— BEGIN —
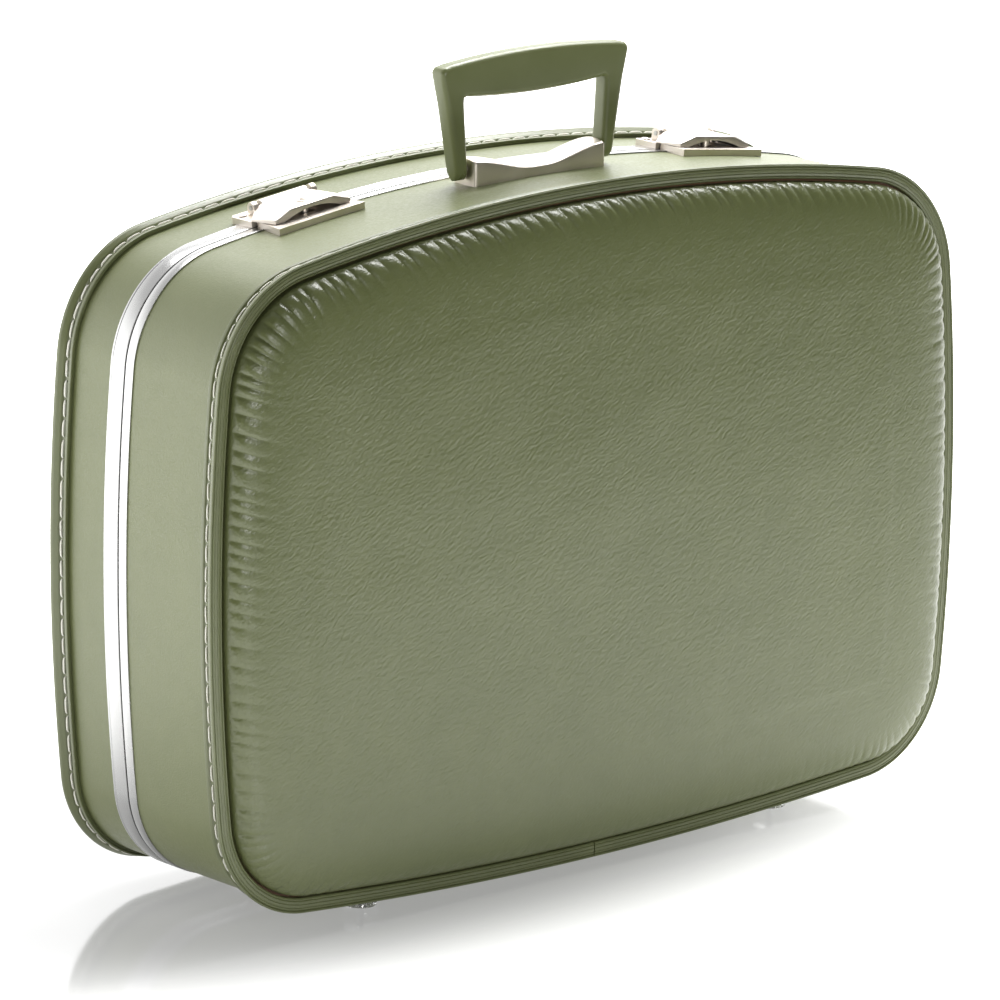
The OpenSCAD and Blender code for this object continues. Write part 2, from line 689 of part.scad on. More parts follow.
// ---- holes that the fixings need in a half ----
module front_fixings(r, nr) {
  at_both_latches() latch_rivet_places() base_rivet(r);
  hinge_rivet_shafts(-1, r);
  nail_shafts(foot_back - rim_y, nr);
  handle_screw_shafts(screw_r + bore_slack);
}
module lid_fixings(r, nr) {
  at_both_latches() hasp_rivet_places() base_rivet(r);
  hinge_rivet_shafts(1, r);
  nail_shafts(rim_y - foot_back, nr);
}

front_hoop();
front_side_cover();
front_board();
front_pad_foam();
front_pad_cover();
front_binding();
front_edge();
front_lining();
front_feet();
front_foot_nails();
lid_hoop();
lid_side_cover();
lid_board();
lid_pad_foam();
lid_pad_cover();
lid_binding();
lid_edge();
lid_lining();
lid_pocket();
lid_feet();
lid_foot_nails();
handle_saddle();
handle_pins();
handle_screws();
handle_grip();
latch_plate_left();
latch_plate_right();
latch_plate_rivets();
hasp_plate_left();
hasp_plate_right();
hasp_plate_rivets();
hasp_pin_left();
hasp_pin_right();
hasp_spring_left();
hasp_spring_right();
hasp_left();
hasp_right();
lock_plug_left();
lock_plug_right();
hinge_leaves_front();
hinge_leaves_lid();
hinge_pins();
hinge_rivets_front();
hinge_rivets_lid();
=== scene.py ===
import cmath
import math
import random

import bmesh
import bpy
import numpy as np
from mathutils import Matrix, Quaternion, Vector, noise


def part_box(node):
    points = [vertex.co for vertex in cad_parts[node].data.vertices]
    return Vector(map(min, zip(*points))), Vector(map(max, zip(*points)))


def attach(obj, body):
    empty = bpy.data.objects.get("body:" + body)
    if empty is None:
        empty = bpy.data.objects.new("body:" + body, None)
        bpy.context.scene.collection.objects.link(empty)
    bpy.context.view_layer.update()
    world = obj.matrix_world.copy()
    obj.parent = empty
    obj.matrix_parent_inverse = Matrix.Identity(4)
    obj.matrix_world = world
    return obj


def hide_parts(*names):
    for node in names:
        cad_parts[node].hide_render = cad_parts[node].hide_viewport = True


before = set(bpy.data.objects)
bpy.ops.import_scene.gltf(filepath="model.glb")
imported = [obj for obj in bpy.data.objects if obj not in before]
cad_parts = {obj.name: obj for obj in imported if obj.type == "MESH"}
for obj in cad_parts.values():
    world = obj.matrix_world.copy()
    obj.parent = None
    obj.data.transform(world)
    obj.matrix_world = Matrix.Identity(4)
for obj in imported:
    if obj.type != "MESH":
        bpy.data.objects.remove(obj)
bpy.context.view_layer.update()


# ---- camera ----
# A long lens, so the case keeps its square look. It stands to the left of the case and a little
# above the handle, and is level but for a third of a degree.
CAMERA_PLACE = Vector((-2.452, -2.842, 1.119))
CAMERA_TURN, CAMERA_DOWN, CAMERA_ROLL = math.radians(-40.664), math.radians(13.962), math.radians(0.383)
camera = bpy.data.objects.new("camera", bpy.data.cameras.new("camera"))
bpy.context.scene.collection.objects.link(camera)
bpy.context.scene.camera = camera
camera.data.sensor_width = 36
camera.data.lens = 261.1
camera.data.clip_end = 60
camera.location = CAMERA_PLACE
away = Vector((
    math.sin(CAMERA_TURN) * math.cos(CAMERA_DOWN),
    -math.cos(CAMERA_TURN) * math.cos(CAMERA_DOWN),
    math.sin(CAMERA_DOWN)))
camera.rotation_mode = "QUATERNION"
camera.rotation_quaternion = (-away).to_track_quat("-Z", "Y") @ Quaternion((0, 0, 1), CAMERA_ROLL)


# ---- rim bindings ----
# One ribbed strip of moulded green vinyl round the rim of each half. It wraps the edge of the panel
# and the side wall, has a channel for its stitching, and its two ends meet under the case.
MM = 0.001
CASE_WIDE, CROWN_UP, BASE_DOWN = 0.520, 0.190, 0.177
END_R, CROWN_R, BASE_R = 1.150, 1.123, 2.545
TOP_CORNER_R, LOW_CORNER_R = 0.068, 0.060
MID_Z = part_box("front_binding")[1].z - CROWN_UP
FRONT_RIM_Y, LID_RIM_Y = -0.067, 0.067
HALVES = (("front", FRONT_RIM_Y, 1), ("lid", LID_RIM_Y, -1))
BODY = {"front": "front_half", "lid": "lid"}
BINDING_JOINT = 0.0007


def touching(p, rp, q, rq, side):
    """The point rp from p and rq from q, on the given side of the line between them."""
    gap = abs(q - p)
    t = (rp * rp - rq * rq + gap * gap) / (2 * gap)
    u = (q - p) / gap
    return p + t * u + side * 1j * u * math.sqrt(rp * rp - t * t)


# the outline: bowed ends, crowned top and nearly flat base, joined by four corner arcs
end_mid = complex(CASE_WIDE / 2 - END_R, 0)
crown_mid = complex(0, CROWN_UP - CROWN_R)
base_mid = complex(0, BASE_R - BASE_DOWN)
top_mid = touching(end_mid, END_R - TOP_CORNER_R, crown_mid, CROWN_R - TOP_CORNER_R, 1)
low_mid = touching(end_mid, END_R - LOW_CORNER_R, base_mid, BASE_R - LOW_CORNER_R, -1)
turns = [-math.pi / 2, cmath.phase(low_mid - base_mid), cmath.phase(low_mid - end_mid),
         cmath.phase(top_mid - end_mid), cmath.phase(top_mid - crown_mid), math.pi / 2]
arcs = [(mid, r, turns[k], turns[k + 1]) for k, (mid, r) in enumerate((
    (base_mid, BASE_R), (low_mid, LOW_CORNER_R), (end_mid, END_R),
    (top_mid, TOP_CORNER_R), (crown_mid, CROWN_R)))]
arcs += [(complex(-mid.real, mid.imag), r, math.pi - b, math.pi - a) for mid, r, a, b in reversed(arcs)]
arc_mid, arc_r, arc_from = (np.array([arc[k] for arc in arcs]) for k in range(3))
arc_ends = np.cumsum([0] + [r * (b - a) for _, r, a, b in arcs])
rim_length = arc_ends[-1]


def on_rim(s, inset):
    """Places x + iz that lie inset from the outline, at distances s round it from under the case."""
    s = np.mod(s, rim_length)
    k = np.clip(np.searchsorted(arc_ends, s, side="right") - 1, 0, len(arcs) - 1)
    turn = arc_from[k] + (s - arc_ends[k]) / arc_r[k]
    return arc_mid[k] + (arc_r[k] - inset) * np.exp(1j * turn)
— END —
** TASK OBJECTIVE **
Say how many lines of the data include the string "return". Nothing other than the number should be given.

** EXPECTED ANSWER **
4